There are no unit tests; all tests are end to end. Tests are run with ./test/test.sh when no changes are to be expected, and with ./test/test.sh --update-diff otherwise. The diff must be added to the commit that caused it.

Our test suite mostly contains characterization tests (a.k.a. snapshot tests, golden master tests, etc.). They are located in tests/diff. To add a new test, create a folder and write unformatted code in in.nix, then run ./test/test.sh --update-diff to generate the corresponding out.nix and out-pure.nix (they differ in the --strict flag passed to Nixfmt). Some tests contain representative real-world code, however new tests should focus on extensively covering as many edge cases as possible.

Some tests are regression tests, located in test/correct and tests/invalid. The former will simply test that the output never changes, the latter tests parser failures on incorrect input. Tests in test/correct should be as minimalistic as possible, as to not trip on unrelated changes. However this is not always avoidable and they occasionally need manual adjustment.

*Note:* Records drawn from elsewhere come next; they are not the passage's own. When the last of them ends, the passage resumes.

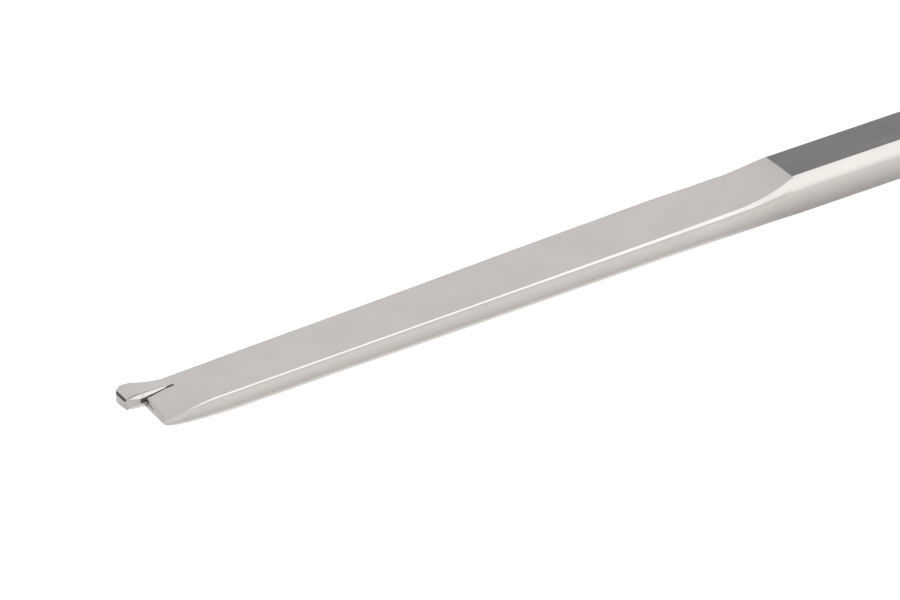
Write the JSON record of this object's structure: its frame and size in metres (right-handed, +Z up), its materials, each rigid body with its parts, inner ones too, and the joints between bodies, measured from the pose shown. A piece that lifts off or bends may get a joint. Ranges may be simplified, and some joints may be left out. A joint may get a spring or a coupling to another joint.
{
  "type": "tyre lever",
  "caption": "Long steel tyre lever: flat tapered blade with a raised corner finger, round bar with a marked flat, grip with a swinging hang ring.",
  "frame": {"origin": "middle of the lever's box in plan, on the plane that its handle stands on", "axes": "+X along the lever from the finger to the hang ring, +Y across the blade to the finger's side, +Z up out of the blade's flat"},
  "size_m": [0.6406, 0.0342, 0.032],
  "materials": {
    "polished_chrome": "polished chrome plate, with a matt dark panel on the marked flat",
    "bright_steel": "fine turned and brushed",
    "spring_steel": "dark oiled",
    "handle_plastic": "fine spark-eroded grain",
    "grip_rubber": "soft matt",
    "seal_rubber": "smooth"
  },
  "bodies": {
    "lever": {"lever_bar": "polished_chrome", "bolster": "bright_steel", "bolster_pin": "spring_steel", "seal_ring": "seal_rubber", "handle_core": "handle_plastic", "grip_pad_top": "grip_rubber", "grip_pad_near": "grip_rubber", "grip_pad_bottom": "grip_rubber", "grip_pad_far": "grip_rubber", "thrust_washer": "bright_steel", "disc_spring": "spring_steel", "clamp_nut": "bright_steel", "end_cap": "bright_steel", "cap_set_screw": "spring_steel", "ring_pin": "bright_steel", "pin_clip": "spring_steel"},
    "ring": {"hang_ring": "bright_steel"}
  },
  "joints": [
    {"name": "ring_swing", "type": "hinge", "parent": "lever", "child": "ring", "pos_m": [0.28104, 0, 0.016], "axis": [0, 1, 0], "range_deg": [-140, 100]}
  ]
}
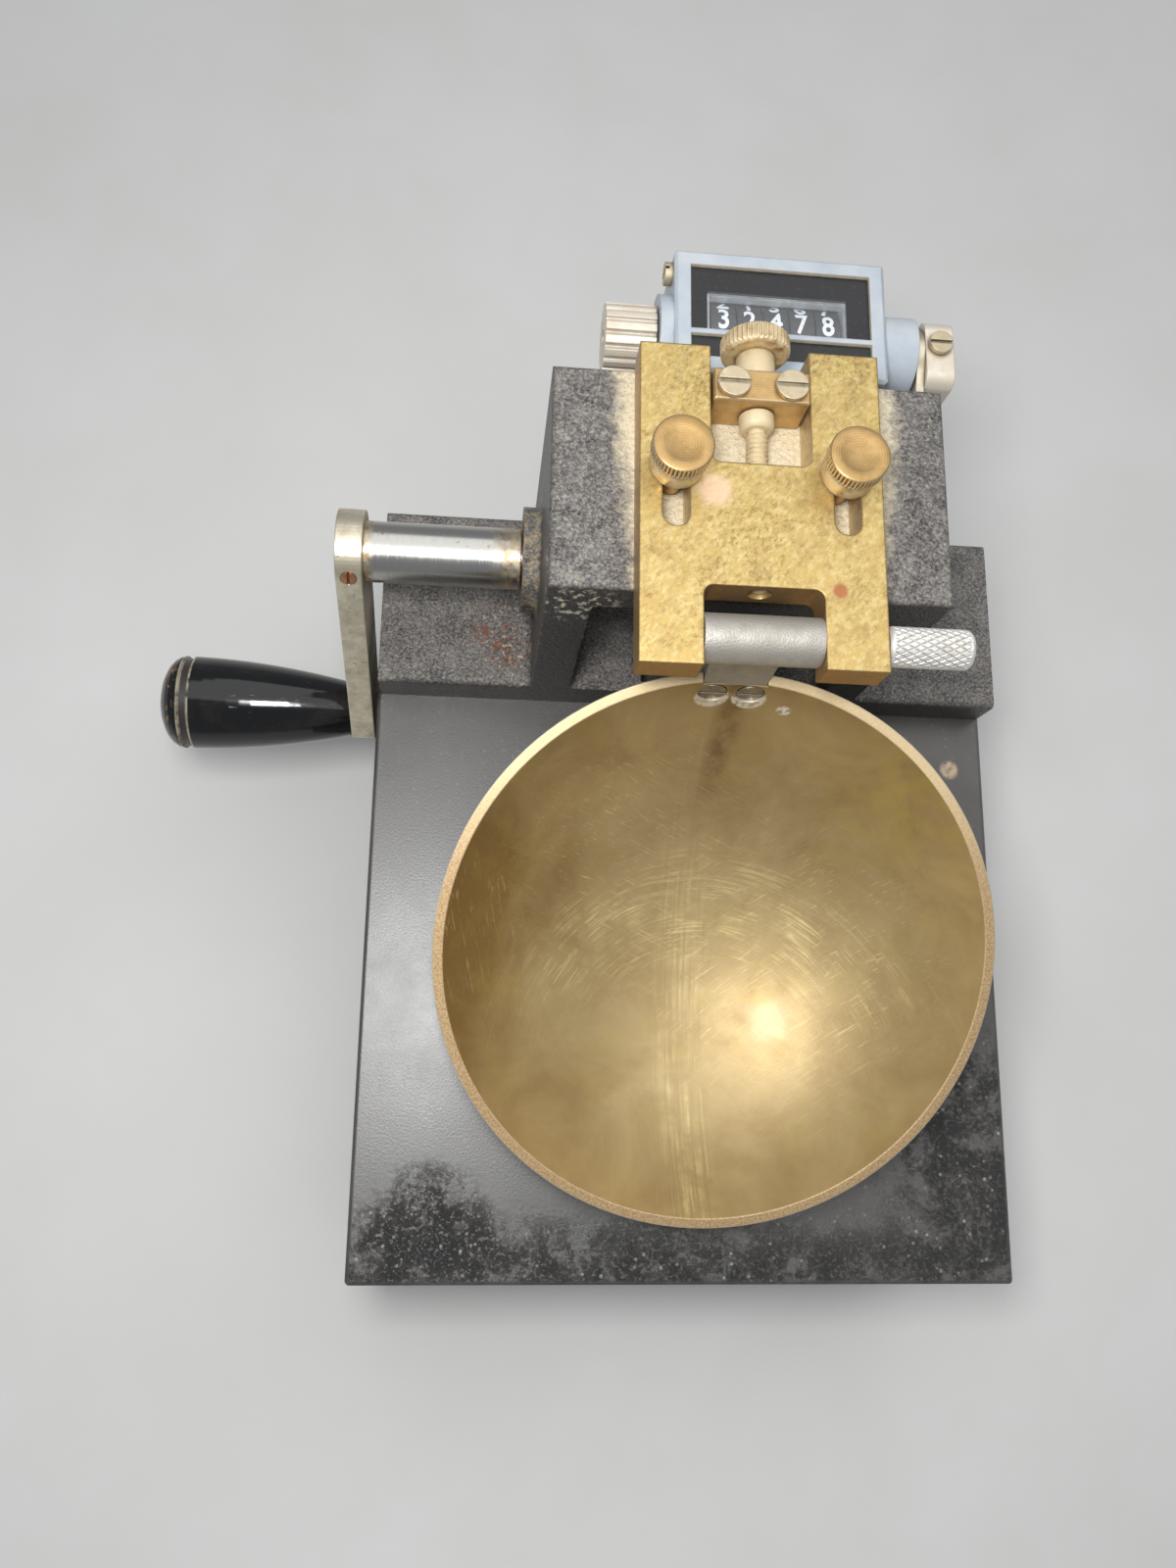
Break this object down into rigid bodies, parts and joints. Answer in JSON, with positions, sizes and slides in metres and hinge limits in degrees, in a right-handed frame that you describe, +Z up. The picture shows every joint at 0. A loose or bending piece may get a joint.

When editing a test or adding a new one, try to put it into a separate commit as to not mix input changes with diff changes. Retrospectively fixing this requires advanced git rebasing skills, and using a helper tool like lazygit is strongly recommended.

Debugging

Short strings can easily be tested with cabal v2-run --verbose=0 nixfmt -- -w=80 < <(echo $'some code here'). Note the usage of $'' ANSI-C quoting, which makes it easier to control the line breaks of the input. -w=80 is the default width used for the tests, however sometimes setting it to something ridiculously small can help.

The --ast flag outputs a pretty print of the parser result, which is especially helpful when debugging parser bugs.

The --ir flag outputs a pretty print of the IR produced by Pretty.hs, to inspect it before it gets rendered.

Architecture overview

The data flow of the formatting process is as follows: (Text) → [Parser] → (AST) → [Pretty] → (IR) → [Render] → (Text).

AST

The AST is defined in Types.hs (entry point type File). Conceptually it sits somewhere between an annotated AST and a CST: It still uses tokens as primitive, however does not retain enough information to faithfully reproduce the parser input (as would typically be the case for a proper CST).

Every token is annotated with adjacent comments if present, and the line in the source code of the token.

Pretty

pretty transforms each AST element into its IR by recursively walking the tree. This is where the actual formatting logic is implemented. Effectively, this is a giant switch case on all possible AST values, sometimes taking specific combinations of AST nodes into account for special casing.

IR and rendering

If you are familiar with Wadler/Leijen style pretty printers as commonly used in the Haskell ecosystem, this is another instance of them.

The IR is defined by the Doc and DocE types in Predoc.hs. It is a tree structure where the leaves are either text or whitespace and the intermediate nodes group the child nodes together.

The rough idea is that "Spacing" in the IR can become either a space or a line break, and which one will only be decided at rendering time. Typically, either all spacings within a group will become spaces or newlines, depending on whether or not the entire group would fit onto a single line. We call this process "expanding" groups, and the rendering algorithm will try to expand groups from outside to the inside. This frees the Pretty phase of having to think too much about whether or not a piece of code will fit onto the rest of the line.

layout in Predoc.hs is the entry point of the rendering process, it will do various pre-processing on the IR and then call into layoutGreedy which implements the actual algorithm.